With the support of the churches, Travelers' Aid workers were deployed at the station. Women and children were brought from the station to wait for their train, or to stay overnight at the YWCA. An old report written at this time reads, "the necessity of this work at the station can only be realized after hearing the many pathetic stories of those who have failed to meet their friends---and sometimes of the one who has been saved from a reckless downward step."
On June 30, 1912, the cyclone struck Regina, leaving in its wake a stunned city, death and destruction. The roof of the new building was ripped off and the south wall and north walls partially demolished but no lives were lost. A cyclone loan of $8,000.00 was borrowed from the city and the building rebuilt at a cost of $10,000.00.
The decision was reached by September 1912 in view "of the important calisthenic work to be undertaken this winter" to build lockers and dressers in a room near the gymnasium, and to engage a Physical Director at a salary of $500.00 a year and board. Gentlemen were permitted the use of the gymnasium on Saturday nights.
Problems arose in residence. Girls brought in friends who visited with them, often for several days without reporting this or paying for accommodation.

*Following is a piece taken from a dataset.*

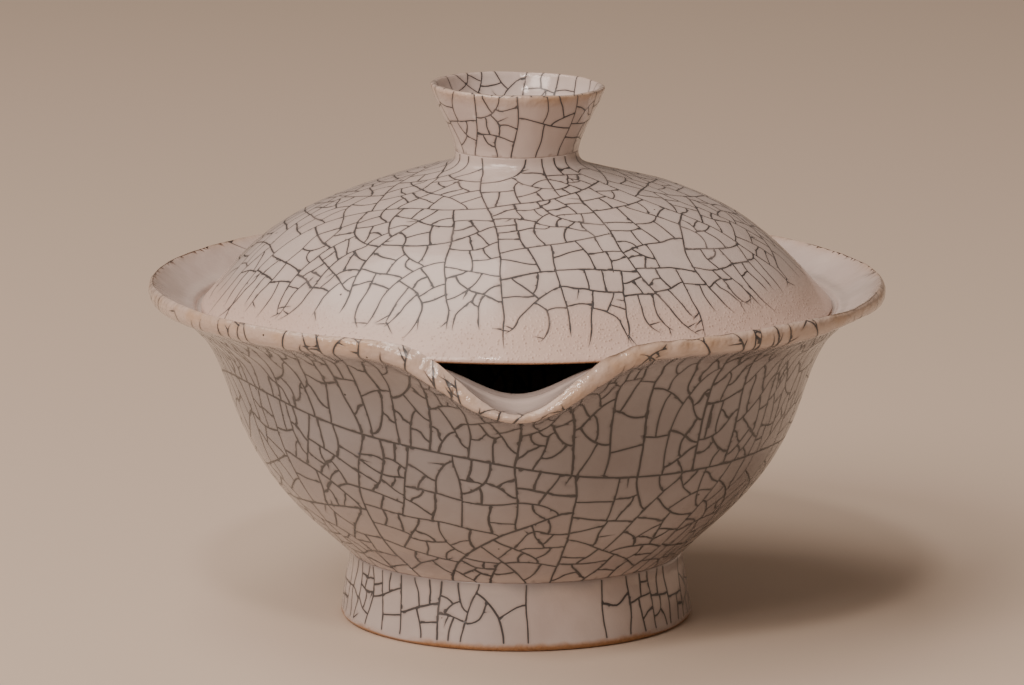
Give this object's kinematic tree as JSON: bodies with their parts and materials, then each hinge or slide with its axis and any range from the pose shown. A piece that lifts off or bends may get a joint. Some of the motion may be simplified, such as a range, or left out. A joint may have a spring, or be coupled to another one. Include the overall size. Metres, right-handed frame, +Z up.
{
  "type": "gaiwan",
  "caption": "Spouted gaiwan in crackle-glazed stoneware: a flanged bowl on a luted foot ring, with a domed lid and a hollow trumpet-shaped knob.",
  "frame": {"origin": "centre of the foot ring's flat underside, on the bowl's axis", "axes": "+Z up along the axis of the bowl and lid, -Y towards the spout, +X to the right of someone facing the spout"},
  "size_m": [0.1152, 0.118, 0.0841],
  "materials": {
    "crackle_glaze": "gloss"
  },
  "bodies": {
    "bowl_body": {"bowl": "crackle_glaze", "foot_ring": "crackle_glaze"},
    "lid_body": {"lid": "crackle_glaze", "knob": "crackle_glaze"}
  },
  "joints": [
    {"name": "lid_lift", "type": "slide", "parent": "bowl_body", "child": "lid_body", "axis": [0, 0, 1], "range_m": [0, 0.08]}
  ]
}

A deputation from the young women of the Association was received. Their spokesman asked that they be allowed the privilege of dancing at their December "At Home" and that they be permitted more freedom in that respect at other times. Old minutes read at that time "After sympathetic and serious consideration of the request present, we feel unable to undertake the responsibility of initiating any such step as has been proposed, feeling that it would be unwise now and would involve difficulties and perplexities which we do not see our way to meet--We wish to express our appreciation of the assurance received from the young ladies that our decision would be taken in good part and look to the leaders among the girls to help in finding solutions for the problems which arise."